Send a request using curl on your terminal. Note that a path to an endpoint is changed in v4.6.4. Please check our release note (https://github.com/himkt/konoha/releases/tag/v4.6.4).

$ curl localhost:8000/api/v1/tokenize -X POST -H "Content-Type: application/json" \
    -d '{"tokenizer": "mecab", "text": "これはペンです"}'

{
  "tokens": [
    [
      {
        "surface": "これ",
        "part_of_speech": "名詞"
      },
      {
        "surface": "は",
        "part_of_speech": "助詞"
      },
      {
        "surface": "ペン",
        "part_of_speech": "名詞"
      },
      {
        "surface": "です",
        "part_of_speech": "助動詞"
      }
    ]
  ]
}

Installation

I recommend you to install konoha by pip install 'konoha[all]' or pip install 'konoha[all_with_integrations]'. (all_with_integrations will install AllenNLP)

Install konoha with a specific tokenizer: pip install 'konoha[(tokenizer_name)].
Install konoha with a specific tokenizer and AllenNLP integration: pip install 'konoha[(tokenizer_name),allennlp].
Install konoha with a specific tokenizer and remote file support: pip install 'konoha[(tokenizer_name),remote]'

If you want to install konoha with a tokenizer, please install konoha with a specific tokenizer (e.g. konoha[mecab], konoha[sudachi], ...etc) or install tokenizers individually.

Example

Word level tokenization

from konoha import WordTokenizer

sentence = '自然言語処理を勉強しています'

tokenizer = WordTokenizer('MeCab')
print(tokenizer.tokenize(sentence))
# => [自然, 言語, 処理, を, 勉強, し, て, い, ます]

tokenizer = WordTokenizer('Sentencepiece', model_path="data/model.spm")
print(tokenizer.tokenize(sentence))
# => [▁, 自然, 言語, 処理, を, 勉強, し, ています]

For more detail, please see the example/ directory.

Remote files

Konoha supports dictionary and model on cloud storage (currently supports Amazon S3). It requires installing konoha with the remote option, see Installation.

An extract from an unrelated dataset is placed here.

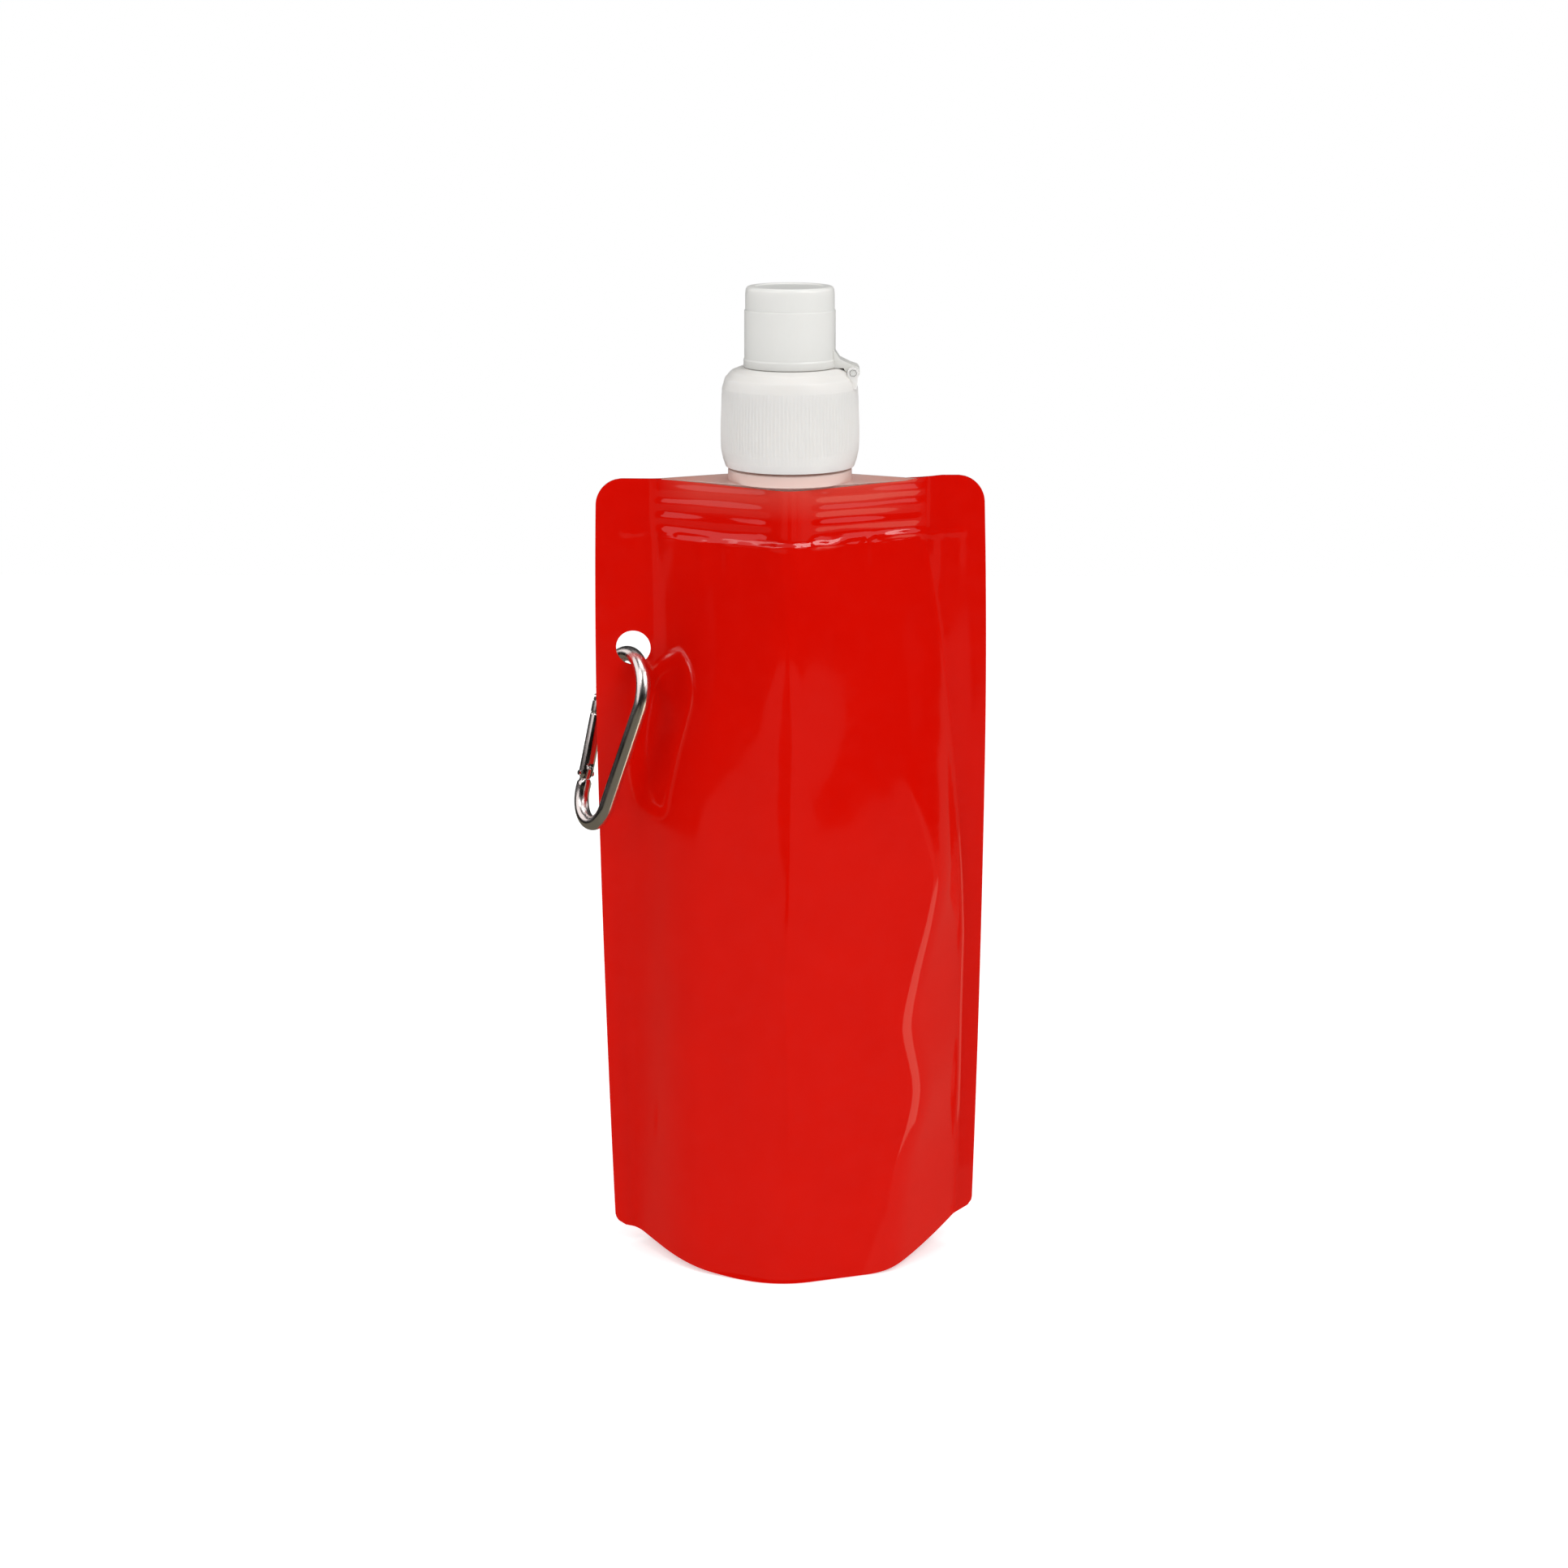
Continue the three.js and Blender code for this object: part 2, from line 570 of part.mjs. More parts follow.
// ---- Dust cover: a cup over the nozzle, with a hinge ear and trunnions at its right -------------
function dustCover() {
  const inner = COVER_R - COVER_WALL;
  const cup = [
    [inner, COVER_BASE],
    [COVER_R + 0.25, COVER_BASE],
    [COVER_R + 0.25, COVER_BASE + 1.6],
    [COVER_R, COVER_BASE + 2.1],
    [COVER_R, COVER_TOP - 6.2],
    [COVER_R - 0.2, COVER_TOP - 5.8],
    [COVER_R - 0.25, COVER_TOP - 2.2],
    [COVER_R - 0.9, COVER_TOP - 0.7],
    [COVER_R - 2.2, COVER_TOP],
    [0, COVER_TOP],
    [0, COVER_TOP - COVER_WALL],
    [inner - 1, COVER_TOP - COVER_WALL],
    [inner - 0.2, COVER_TOP - COVER_WALL - 1],
  ];
  let solid = turnedSolid(cup, 32);
  const EAR_HALF = LUG_IN - 0.35;
  const ear = new THREE.Shape();
  const HUB_R = 1.25;
  ear.moveTo(inner + 0.5, COVER_BASE);
  ear.lineTo(HINGE_X - 2 * HUB_R, COVER_BASE);
  ear.absarc(HINGE_X, HINGE_Z, HUB_R, Math.PI, 2.25 * Math.PI, false);
  ear.lineTo(COVER_R - 0.3, COVER_BASE + 4);
  ear.lineTo(inner + 0.5, COVER_BASE + 4);
  const web = prism(ear, -EAR_HALF, EAR_HALF).rotateX(Math.PI / 2);
  solid = solid.add(toSolid(web));
  const trunnion = LUG_OUT - 0.2;
  solid = solid.add(rod([HINGE_X, -trunnion, HINGE_Z], [HINGE_X, trunnion, HINGE_Z], TRUNNION_R, 16));
  return toGeometry(solid);
}
addTo(bottle, "dust_cover", dustCover(), coverPlastic);

// ---- Carabiner, drawn in its own plane: a across, b down from the hanging point -----------------
const clip = new THREE.Group();
const down = new THREE.Vector3(-Math.sin(LOOP_TILT), 0, -Math.cos(LOOP_TILT));
const across = new THREE.Vector3(Math.cos(LOOP_TURN), -Math.sin(LOOP_TURN), 0);
across.applyAxisAngle(new THREE.Vector3(0, 1, 0), LOOP_TILT);
const up = down.clone().negate();
clip.setRotationFromMatrix(new THREE.Matrix4().makeBasis(across, up.clone().cross(across), up));
clip.position.set(HOLE_X, 0, HOLE_Z - HANG_DROP);
bottle.add(clip);

const inPlane = (a, b, w = 0) => [a, w, -b];

// The rod's middle line: up the nose, round the top, down the spine, round the foot to the hinge.
function loopLine() {
  const point = (a, b) => new THREE.Vector3(...inPlane(a, b));
  const arc = (ca, cb, r, from, to, steps) => {
    const points = [];
    for (let i = 0; i <= steps; i++) {
      const t = THREE.MathUtils.degToRad(THREE.MathUtils.lerp(from, to, i / steps));
      points.push(point(ca + r * Math.cos(t), cb - r * Math.sin(t)));
    }
    return points;
  };
  return [
    point(LATCH.a - 0.1, NOSE_B),
    ...arc(0, LOOP_R, LOOP_R, 180, 0, 14),
    ...arc(FOOT_A, FOOT_B, FOOT_R, 0, -180, 12),
    point(RIVET.a + 0.6, FOOT_B - 1.2),
  ];
}

// A tube of radius r along a row of points that lie in the loop's plane.
function planarTube(points, r, sides) {
  const normal = new THREE.Vector3(0, 1, 0);
  const vertices = [];
  const quads = [];
  points.forEach((p, k) => {
    const ahead = points[Math.min(k + 1, points.length - 1)];
    const behind = points[Math.max(k - 1, 0)];
    const side = ahead.clone().sub(behind).normalize().cross(normal);
    for (let s = 0; s < sides; s++) {
      const t = (s / sides) * 2 * Math.PI;
      const q = p.clone().addScaledVector(side, r * Math.cos(t)).addScaledVector(normal, r * Math.sin(t));
      vertices.push(q.toArray());
      if (k > 0) {
        const n = (s + 1) % sides;
        const a = (k - 1) * sides;
        quads.push([a + s, a + n, a + sides + n, a + sides + s]);
      }
    }
  });
  const last = (points.length - 1) * sides;
  vertices.push(points[0].toArray(), points.at(-1).toArray());
  const [start, end] = [vertices.length - 2, vertices.length - 1];
  for (let s = 0; s < sides; s++) {
    const n = (s + 1) % sides;
    quads.push([start, n, s, start], [end, last + s, last + n, end]);
  }
  return toSolid(dropFlatFaces(fromQuads(vertices, quads)));
}

// A rod through the loop's plane at a, b.
const through = ({ a, b }, half, radius, sides = 16) =>
  rod(inPlane(a, b, -half), inPlane(a, b, half), radius, sides);

function carabinerBody() {
  const half = TONGUE_T / 2;
  let solid = planarTube(loopLine(), ROD_R, 12);
  // the tongue at the nose, which the gate's fork closes over
  solid = solid.add(block([LATCH.a - 1.1, -half, -18], [LATCH.a + 0.9, half, 0.7 - NOSE_B]));
  // the tongue at the foot, which carries the rivet
  solid = solid.add(through(RIVET, half, TONGUE_R, 20));
  solid = solid.add(
    block([RIVET.a - TONGUE_R, -half, -FOOT_B - 0.2], [RIVET.a + TONGUE_R, half, -RIVET.b]),
  );
  return toGeometry(
    solid.subtract(through(RIVET, 3, RIVET_BORE_R)).subtract(through(LATCH, 3, LATCH_R + 0.1)),
  );
}
addTo(clip, "carabiner_body", carabinerBody(), polishedMetal);

// The gate's own axis runs from the rivet to the latch.
const gateAxis = new THREE.Vector2(LATCH.a - RIVET.a, LATCH.b - RIVET.b).normalize();
const onGate = (t, w = 0, off = 0) =>
  inPlane(RIVET.a + gateAxis.x * t - gateAxis.y * off, RIVET.b + gateAxis.y * t + gateAxis.x * off, w);

function slotAcross(from, to) {
  const middle = (from + to) / 2;
  const slot = new THREE.BoxGeometry(8, FORK_T, to - from);
  slot.rotateY(Math.atan2(gateAxis.x, -gateAxis.y));
  return toSolid(slot.translate(...onGate(middle)));
}

function carabinerGate() {
  let solid = rod(onGate(0), onGate(GATE_LENGTH), GATE_R, 20);
  solid = solid.add(through(RIVET, GATE_R, TONGUE_R - 0.05, 20));
  solid = solid.subtract(slotAcross(-4, 3));
  solid = solid.subtract(slotAcross(GATE_LENGTH - FORK_DEPTH, GATE_LENGTH + 1));
  solid = solid.subtract(rod(onGate(0), onGate(SPRING_TO + GAP), SPRING_BORE_R, 14));
  solid = solid.subtract(through(RIVET, 3, RIVET_BORE_R));
  // the notch that lets the gate swing in past the latch pin
  const [px, , pz] = inPlane(LATCH.a, LATCH.b);
  solid = solid.subtract(block([px - 5, -3, pz - 0.95], [px + 0.9, 3, pz + 0.95]));
  return toGeometry(solid);
}
addTo(clip, "carabiner_gate", carabinerGate(), polishedMetal);

addTo(clip, "gate_rivet", toGeometry(through(RIVET, GATE_R + 0.3, RIVET_R)), polishedMetal);
addTo(clip, "latch_pin", toGeometry(through(LATCH, LATCH_HALF, LATCH_R, 14)), springSteel);

// The plunger and spring inside the gate, which press on the tongue at the foot and close it.
const plunger = rod(onGate(2.2), onGate(SPRING_FROM - GAP), 0.85, 14);
addTo(clip, "gate_plunger", toGeometry(plunger), springSteel);

class SpringPath extends THREE.Curve {
  getPoint(t) {
    const TURNS = 6;
    const COIL_R = 0.72;
    const angle = t * TURNS * 2 * Math.PI;
    const along = THREE.MathUtils.lerp(SPRING_FROM + 0.2, SPRING_TO - 0.2, t);
    return new THREE.Vector3(...onGate(along, COIL_R * Math.sin(angle), COIL_R * Math.cos(angle)));
  }
}
const wire = new THREE.Shape().absarc(0, 0, 0.16, 0, 2 * Math.PI, false);
const extrudePath = new SpringPath();
const coil = new THREE.ExtrudeGeometry(wire, { steps: 54, extrudePath, curveSegments: 3 });
addTo(clip, "gate_spring", closedGeometry(coil), springSteel);

const assembly = new THREE.Group();
assembly.add(bottle);
export default assembly;
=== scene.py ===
"""Folding water bottle: the looks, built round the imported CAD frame.

Metres outside, millimetres inside: shapes are drawn in millimetres about the spout axis, +Z up and
the front panel towards -Y, and put() turns them into the row frame's metres.
"""
import json
import math

import bmesh
import bpy
import numpy as np
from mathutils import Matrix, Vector


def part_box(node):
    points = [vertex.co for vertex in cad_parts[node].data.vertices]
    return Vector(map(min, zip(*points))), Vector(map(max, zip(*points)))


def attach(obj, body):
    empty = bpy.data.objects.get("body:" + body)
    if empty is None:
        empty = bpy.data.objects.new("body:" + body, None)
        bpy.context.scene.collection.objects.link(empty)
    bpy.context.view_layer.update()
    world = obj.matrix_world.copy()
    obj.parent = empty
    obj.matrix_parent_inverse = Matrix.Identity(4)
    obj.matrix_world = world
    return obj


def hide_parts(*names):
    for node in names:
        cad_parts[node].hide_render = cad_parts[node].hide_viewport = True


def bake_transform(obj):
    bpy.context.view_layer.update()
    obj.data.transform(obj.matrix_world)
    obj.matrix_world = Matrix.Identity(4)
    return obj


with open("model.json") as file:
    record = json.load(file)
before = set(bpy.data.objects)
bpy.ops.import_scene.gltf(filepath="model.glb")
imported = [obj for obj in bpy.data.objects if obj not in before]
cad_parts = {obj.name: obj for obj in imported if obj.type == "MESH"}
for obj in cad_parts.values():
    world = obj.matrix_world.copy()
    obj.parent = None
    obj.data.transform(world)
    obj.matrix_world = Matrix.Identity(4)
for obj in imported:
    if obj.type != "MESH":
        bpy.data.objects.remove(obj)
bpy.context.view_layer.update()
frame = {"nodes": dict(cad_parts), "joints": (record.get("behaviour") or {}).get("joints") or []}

MM = 0.001
NODES = frame["nodes"]
JOINTS = {joint["name"]: joint for joint in frame["joints"]}


def node_box(node):
    """A CAD node's lowest and highest corner, in millimetres of the row frame."""
    low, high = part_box(node)
    return np.array(low) / MM, np.array(high) / MM


# ---- Sizes taken from the frame ------------------------------------------------------------------
AXIS_X = float(node_box("pull_nozzle")[0][0] + node_box("pull_nozzle")[1][0]) / 2
POUCH_TOP = float(node_box("left_side_seal")[1][2])
WELD_Z = float(node_box("front_film")[1][2])
CAP_BASE = float(node_box("screw_cap")[0][2])
COVER_TOP = float(node_box("dust_cover")[1][2])
HANG = Vector(JOINTS["carabiner_swing"]["pos_m"])
GATE_AXIS = Vector(JOINTS["gate_open"]["axis"]).normalized()
HINGE = np.array(JOINTS["cover_flip"]["pos_m"]) / MM - [AXIS_X, 0, 0]

# ---- Pouch sizes, as in the CAD part -------------------------------------------------------------
MID_Z = 120
EDGE_TOP = 51.2
EDGE_MID = 52.8
EDGE_BASE = 51.2
EDGE_MID_Z = 140
SEAL_W = 4.5  # the flat part of the side seals that shows
TOP_CORNER_R = 7
TOP_DIP = 0.9
TOP_DIP_WIDTH = 22
RIGHT_TAB_LIFT = 1.1
RIGHT_TAB_FROM = 30
RIGHT_TAB_RISE = 10
BASE_CORNER_R = 4
LEFT_TAPER = 1.9
LEFT_BASE = (5.8, 14, 1.4)  # how high the corner is lifted, the flat foot's half width, the curve's power
RIGHT_BASE = (12, 22, 1.7)
HOLE_X = -42
HOLE_Z = 172.4
HOLE_R = 4.65
PATCH_X = -36.6
PATCH_HALF_Z = 30
BOAT_HALF_L = 35
FILM_OUT = 0.32  # the film's two faces, from the middle of its seal
FILM_IN = 0.03


# ---- Mesh helpers --------------------------------------------------------------------------------
def put(points):
    """Bottle millimetres to row-frame metres."""
    return (np.asarray(points, float) + [AXIS_X, 0, 0]) * MM


def point(x, y, z):
    """One bottle point, in metres."""
    return Vector(put([x, y, z]))


def mesh_object(name, points, faces, smooth=35):
    """A new object from points in metres. Edges sharper than smooth degrees stay sharp."""
    mesh = bpy.data.meshes.new(name)
    mesh.from_pydata([tuple(p) for p in points], [], [tuple(f) for f in faces])
    obj = bpy.data.objects.new(name, mesh)
    bpy.context.scene.collection.objects.link(obj)
    clean(obj, smooth)
    return obj


def clean(obj, smooth=35):
    """Merges doubled points, turns all faces outwards and sets smooth shading."""
    bm = bmesh.new()
    bm.from_mesh(obj.data)
    bmesh.ops.remove_doubles(bm, verts=bm.verts, dist=1e-6)
    bmesh.ops.dissolve_degenerate(bm, dist=1e-7, edges=bm.edges)
    bmesh.ops.recalc_face_normals(bm, faces=bm.faces)
    bm.to_mesh(obj.data)
    bm.free()
    for polygon in obj.data.polygons:
        polygon.use_smooth = True
    obj.data.set_sharp_from_angle(angle=math.radians(smooth))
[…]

# download user dictionary from S3
word_tokenizer = WordTokenizer("mecab", user_dictionary_path="s3://abc/xxx.dic")
print(word_tokenizer.tokenize(sentence))

# download system dictionary from S3
word_tokenizer = WordTokenizer("mecab", system_dictionary_path="s3://abc/yyy")
print(word_tokenizer.tokenize(sentence))

# download model file from S3
word_tokenizer = WordTokenizer("sentencepiece", model_path="s3://abc/zzz.model")
print(word_tokenizer.tokenize(sentence))

Sentence level tokenization

from konoha import SentenceTokenizer

sentence = "私は猫だ。名前なんてものはない。だが，「かわいい。それで十分だろう」。"

tokenizer = SentenceTokenizer()
print(tokenizer.tokenize(sentence))
# => ['私は猫だ。', '名前なんてものはない。', 'だが，「かわいい。それで十分だろう」。']

AllenNLP integration

Konoha provides AllenNLP integration, it enables users to specify konoha tokenizer in a Jsonnet config file. By running allennlp train with --include-package konoha, you can train a model using konoha tokenizer!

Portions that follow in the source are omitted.